EXERCISE DIRECTIONS | Repeat the data verbatim.

DATA PROVIDED |
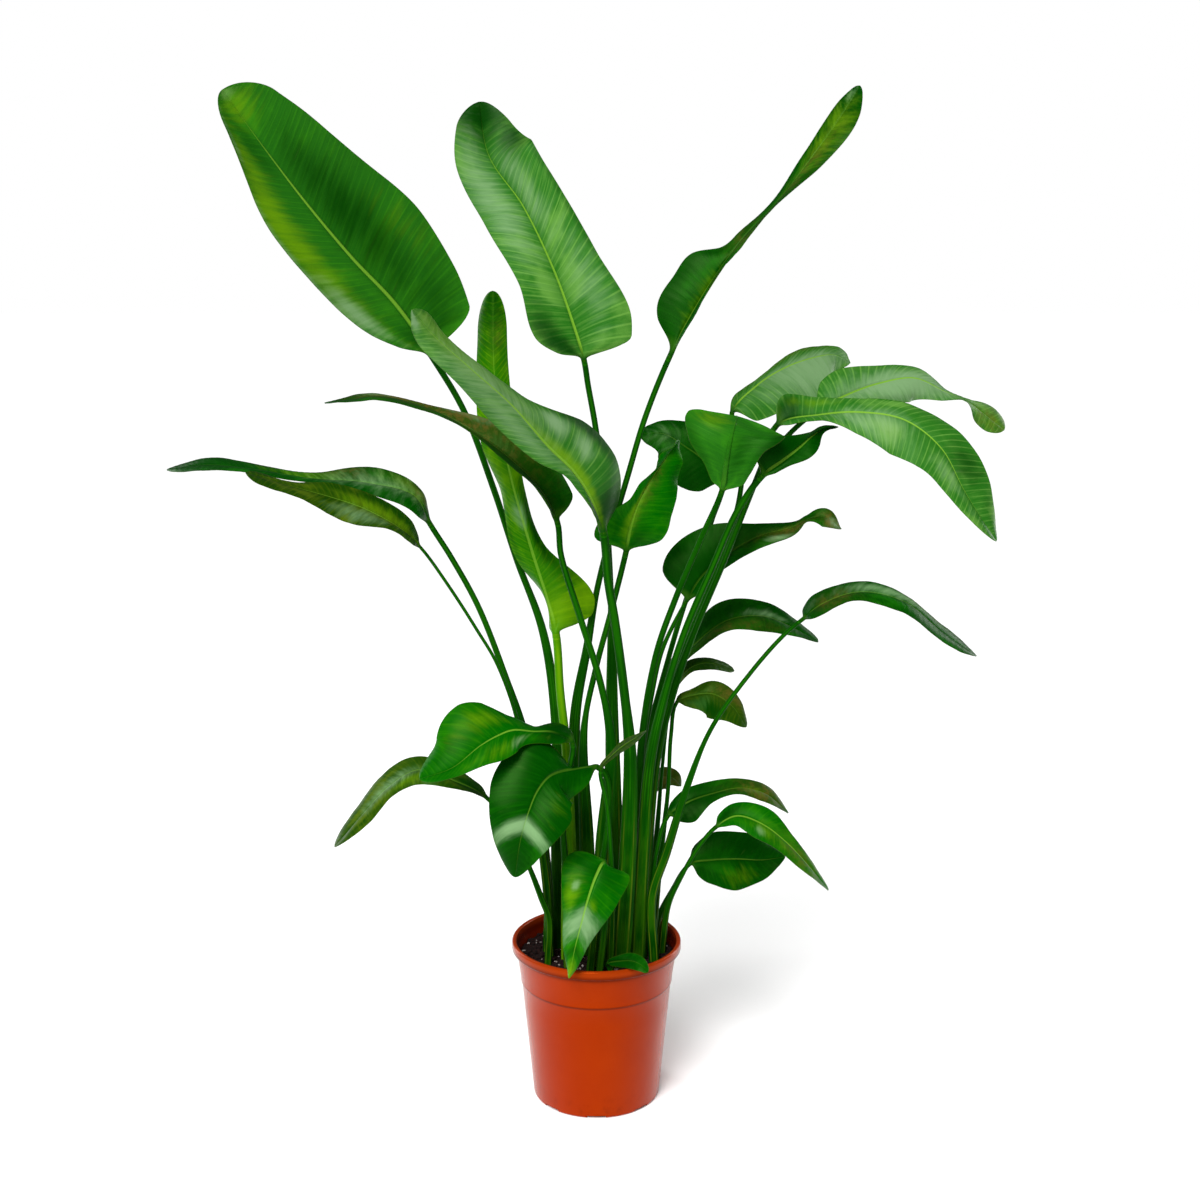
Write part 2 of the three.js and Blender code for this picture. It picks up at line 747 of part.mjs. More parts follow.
// A ring of the blade: across its near face from left to right, and back across its far face. The rib
// thickens the middle of the underside, which is the near face where cup is negative.
function bladeRing(leaf, rail, share) {
  const underside = leaf.cup < 0 ? 1 : -1;
  const rib = THREE.MathUtils.lerp(leaf.thick[1], TIP_RIB, share);
  const faceAt = (side, turned) => {
    const middle = side === 0 && turned === underside;
    const offset = BLADE_THICKNESS / 2 + (middle ? rib : 0);
    const normal = bladeFace(leaf, rail, share, side);
    return bladePoint(leaf, rail, share, side).addScaledVector(normal, turned * offset);
  };
  return [...ACROSS.map((side) => faceAt(side, 1)), ...ACROSS.toReversed().map((side) => faceAt(side, -1))];
}

function leafRings(leaf, rail) {
  const lengths = rail.curve.getLengths(RAIL_SAMPLES);
  const whole = lengths.at(-1);
  const stalkShare = lengths[Math.round(rail.bladeStart * RAIL_SAMPLES)] / whole;
  const steps = Math.ceil((stalkShare * whole) / LONGEST_STALK_STEP);
  const footLevels = [SOIL_TOP - HOLE_DEPTH + CLEARANCE, SOIL_TOP + SOIL_RELIEF];
  const rings = footLevels.map((level) => stalkRing(footPlace(leaf, level), leaf.sheath));
  for (let step = 1; step < steps; step += 1) {
    const share = step / steps;
    const place = directions(rail, rail.curve.getUtoTmapping(share * stalkShare));
    rings.push(stalkRing(place, stalkSize(leaf, share)));
  }
  for (const share of BLADE_STATIONS) {
    const mix = THREE.MathUtils.smoothstep(share, 0, BLEND);
    const place = directions(rail, rail.bladeStart + (1 - rail.bladeStart) * share);
    const round = stalkRing(place, stalkSize(leaf, 1));
    const flat = bladeRing(leaf, rail, share);
    rings.push(round.map((point, index) => point.lerp(flat[index], mix)));
  }
  return rings;
}

// A closed surface over the rings. The near and the far face of a blade are split along the same diagonals.
function skin(rings) {
  const count = rings[0].length;
  const half = count / 2;
  const positions = rings.flat().flatMap((point) => point.toArray());
  const faces = [];
  for (let ring = 0; ring + 1 < rings.length; ring += 1) {
    for (let index = 0; index < count; index += 1) {
      const a = ring * count + index;
      const b = ring * count + ((index + 1) % count);
      const c = b + count;
      const d = a + count;
      const far = index >= half;
      faces.push(...(far ? [a, b, d, b, c, d] : [a, b, c, a, c, d]));
    }
  }
  const last = (rings.length - 1) * count;
  for (let index = 0; index + 1 < half; index += 1) {
    const across = count - 1 - index;
    faces.push(index, across, index + 1, across, across - 1, index + 1);
    const [near, far] = [last + index, last + across];
    faces.push(near, near + 1, far, far, near + 1, far - 1);
  }
  const geometry = new THREE.BufferGeometry();
  geometry.setAttribute("position", new THREE.Float32BufferAttribute(positions, 3));
  geometry.setIndex(faces);
  return geometry;
}

// Booleans: closed geometry to a solid and back.
function solid(geometry) {
  const bare = geometry.clone();
  for (const extra of ["normal", "uv"]) {
    bare.deleteAttribute(extra);
  }
  const merged = mergeVertices(bare, WELD);
  const vertProperties = new Float32Array(merged.attributes.position.array);
  return new wasm.Manifold(
    new wasm.Mesh({ numProp: 3, vertProperties, triVerts: new Uint32Array(merged.index.array) }),
  );
}

function geometryOf(made) {
  const mesh = made.getMesh();
  const geometry = new THREE.BufferGeometry();
  geometry.setAttribute("position", new THREE.Float32BufferAttribute(mesh.vertProperties, 3));
  geometry.setIndex(Array.from(mesh.triVerts));
  return geometry;
}

// A shape turned about the vertical axis, from [radius, height] points that run up its outside.
function turned(profile, sides) {
  const geometry = new THREE.LatheGeometry(profile.map(([r, z]) => new THREE.Vector2(r, z)), sides);
  return geometry.rotateX(Math.PI / 2);
}

function wallRadius(height) {
  const share = Math.min(1, height / COLLAR_HEIGHT);
  const body = THREE.MathUtils.lerp(BASE_RADIUS, COLLAR_RADIUS - STEP, share);
  if (height <= COLLAR_HEIGHT) {
    return body;
  }
  const flare = (height - COLLAR_HEIGHT) / (POT_HEIGHT - COLLAR_HEIGHT);
  const rim = RIM_RADIUS - LIP_OUT;
  return THREE.MathUtils.lerp(COLLAR_RADIUS, rim, flare ** FLARE);
}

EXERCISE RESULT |
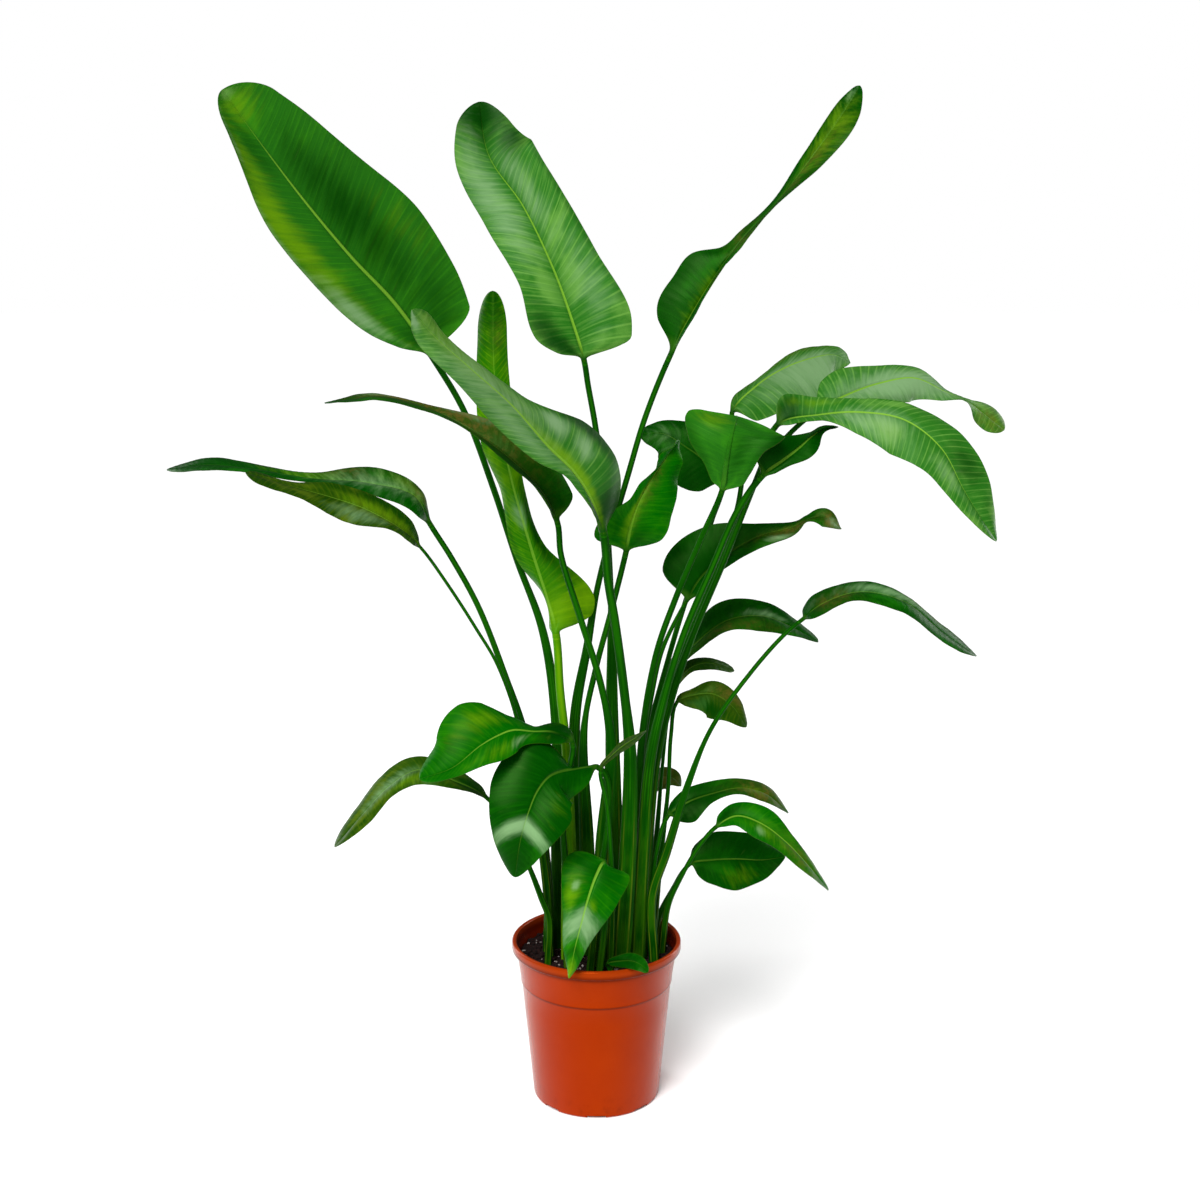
Write part 2 of the three.js and Blender code for this picture. It picks up at line 747 of part.mjs. More parts follow.
// A ring of the blade: across its near face from left to right, and back across its far face. The rib
// thickens the middle of the underside, which is the near face where cup is negative.
function bladeRing(leaf, rail, share) {
  const underside = leaf.cup < 0 ? 1 : -1;
  const rib = THREE.MathUtils.lerp(leaf.thick[1], TIP_RIB, share);
  const faceAt = (side, turned) => {
    const middle = side === 0 && turned === underside;
    const offset = BLADE_THICKNESS / 2 + (middle ? rib : 0);
    const normal = bladeFace(leaf, rail, share, side);
    return bladePoint(leaf, rail, share, side).addScaledVector(normal, turned * offset);
  };
  return [...ACROSS.map((side) => faceAt(side, 1)), ...ACROSS.toReversed().map((side) => faceAt(side, -1))];
}

function leafRings(leaf, rail) {
  const lengths = rail.curve.getLengths(RAIL_SAMPLES);
  const whole = lengths.at(-1);
  const stalkShare = lengths[Math.round(rail.bladeStart * RAIL_SAMPLES)] / whole;
  const steps = Math.ceil((stalkShare * whole) / LONGEST_STALK_STEP);
  const footLevels = [SOIL_TOP - HOLE_DEPTH + CLEARANCE, SOIL_TOP + SOIL_RELIEF];
  const rings = footLevels.map((level) => stalkRing(footPlace(leaf, level), leaf.sheath));
  for (let step = 1; step < steps; step += 1) {
    const share = step / steps;
    const place = directions(rail, rail.curve.getUtoTmapping(share * stalkShare));
    rings.push(stalkRing(place, stalkSize(leaf, share)));
  }
  for (const share of BLADE_STATIONS) {
    const mix = THREE.MathUtils.smoothstep(share, 0, BLEND);
    const place = directions(rail, rail.bladeStart + (1 - rail.bladeStart) * share);
    const round = stalkRing(place, stalkSize(leaf, 1));
    const flat = bladeRing(leaf, rail, share);
    rings.push(round.map((point, index) => point.lerp(flat[index], mix)));
  }
  return rings;
}

// A closed surface over the rings. The near and the far face of a blade are split along the same diagonals.
function skin(rings) {
  const count = rings[0].length;
  const half = count / 2;
  const positions = rings.flat().flatMap((point) => point.toArray());
  const faces = [];
  for (let ring = 0; ring + 1 < rings.length; ring += 1) {
    for (let index = 0; index < count; index += 1) {
      const a = ring * count + index;
      const b = ring * count + ((index + 1) % count);
      const c = b + count;
      const d = a + count;
      const far = index >= half;
      faces.push(...(far ? [a, b, d, b, c, d] : [a, b, c, a, c, d]));
    }
  }
  const last = (rings.length - 1) * count;
  for (let index = 0; index + 1 < half; index += 1) {
    const across = count - 1 - index;
    faces.push(index, across, index + 1, across, across - 1, index + 1);
    const [near, far] = [last + index, last + across];
    faces.push(near, near + 1, far, far, near + 1, far - 1);
  }
  const geometry = new THREE.BufferGeometry();
  geometry.setAttribute("position", new THREE.Float32BufferAttribute(positions, 3));
  geometry.setIndex(faces);
  return geometry;
}

// Booleans: closed geometry to a solid and back.
function solid(geometry) {
  const bare = geometry.clone();
  for (const extra of ["normal", "uv"]) {
    bare.deleteAttribute(extra);
  }
  const merged = mergeVertices(bare, WELD);
  const vertProperties = new Float32Array(merged.attributes.position.array);
  return new wasm.Manifold(
    new wasm.Mesh({ numProp: 3, vertProperties, triVerts: new Uint32Array(merged.index.array) }),
  );
}

function geometryOf(made) {
  const mesh = made.getMesh();
  const geometry = new THREE.BufferGeometry();
  geometry.setAttribute("position", new THREE.Float32BufferAttribute(mesh.vertProperties, 3));
  geometry.setIndex(Array.from(mesh.triVerts));
  return geometry;
}

// A shape turned about the vertical axis, from [radius, height] points that run up its outside.
function turned(profile, sides) {
  const geometry = new THREE.LatheGeometry(profile.map(([r, z]) => new THREE.Vector2(r, z)), sides);
  return geometry.rotateX(Math.PI / 2);
}

function wallRadius(height) {
  const share = Math.min(1, height / COLLAR_HEIGHT);
  const body = THREE.MathUtils.lerp(BASE_RADIUS, COLLAR_RADIUS - STEP, share);
  if (height <= COLLAR_HEIGHT) {
    return body;
  }
  const flare = (height - COLLAR_HEIGHT) / (POT_HEIGHT - COLLAR_HEIGHT);
  const rim = RIM_RADIUS - LIP_OUT;
  return THREE.MathUtils.lerp(COLLAR_RADIUS, rim, flare ** FLARE);
}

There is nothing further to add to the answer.